I agree with the contention of the author save that it is necessary to clarify some issues. Law is a form of science and when discussing an issue or giving judgment language should be clear and precise. The right of the municipality under discussion cannot be a lien as the property in question is not in the possession of the exerciser of the right. In the circumstances it can clearly only be a hypothec. It can also be regarded as a general hypothec which has to be enforced by a judgment which is specifically mentioned in the judgment., in this regard the difference between a general and a specific notarial bond must be kept in mind, therein that a general must be perfected while a specific need not be.

Provision is made in section 102 of the Municipal Systems Act (hereinafter MSA) for the consolidation of the separate accounts of a person liable for payment to the municipality. This section cannot be utilised against the purchaser to enforce payment. This strengthens the viewpoint that some form of process will have to be issued to obtain judgment. Any of the defences available to the previous owner can be availed of by the purchaser.  A defence which is only available to the purchaser is that the municipality must apply credit control in terms of section 96 of the MSA and their failure do do so can surely not be visited upon an innocent party. In the constitutional dispensation in which we now find ourselves there is no doubt in my mind that the municipalities failure to apply credit control will trump their right to collect from an innocent party.

Susanne Rall-Willemse 08/09/2014:

Chantelle, please advise what happens in the case of insolvency? The trustee would clearly only pay the 2 year debt and obtain an abridged RCC (in my case, City of Johannesburg).

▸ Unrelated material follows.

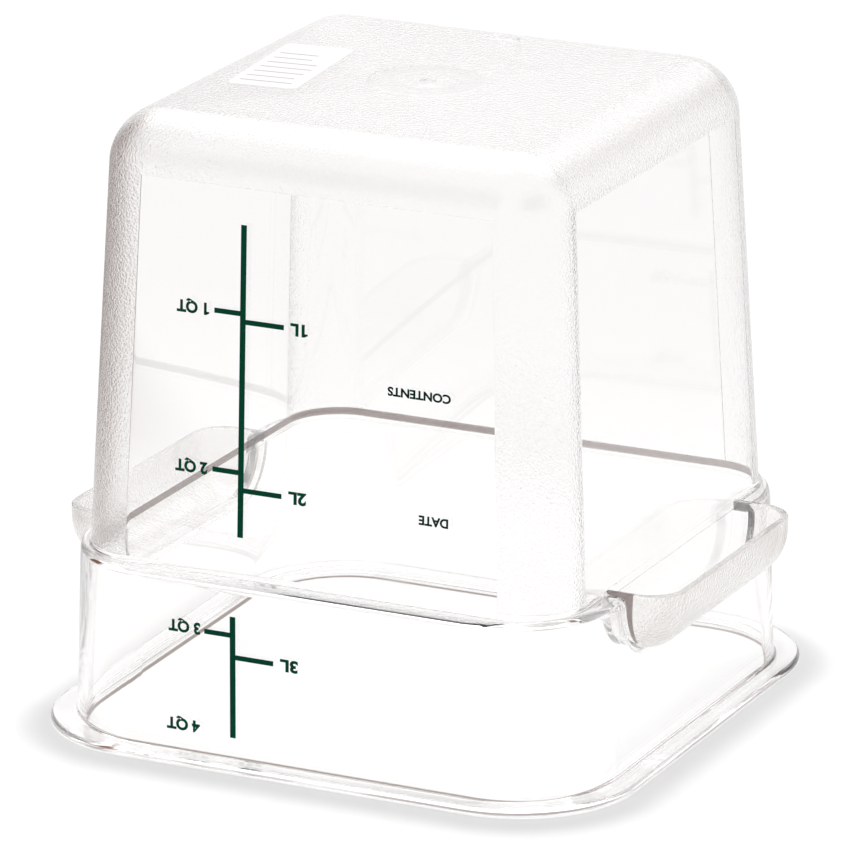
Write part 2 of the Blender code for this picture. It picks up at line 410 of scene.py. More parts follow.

The balance of the claim would be a concurrent claim against the insolvent estate, and should the estate be unable to settle this, in my view the municipality would have to write off this outstanding debt and cannot claim it from the purchaser. Furthermore, upon the concurrent claim being acknowledged against the insolvent estate, can the purchaser now insist upon the water / electricity being connected again? I would appreciate your input, please.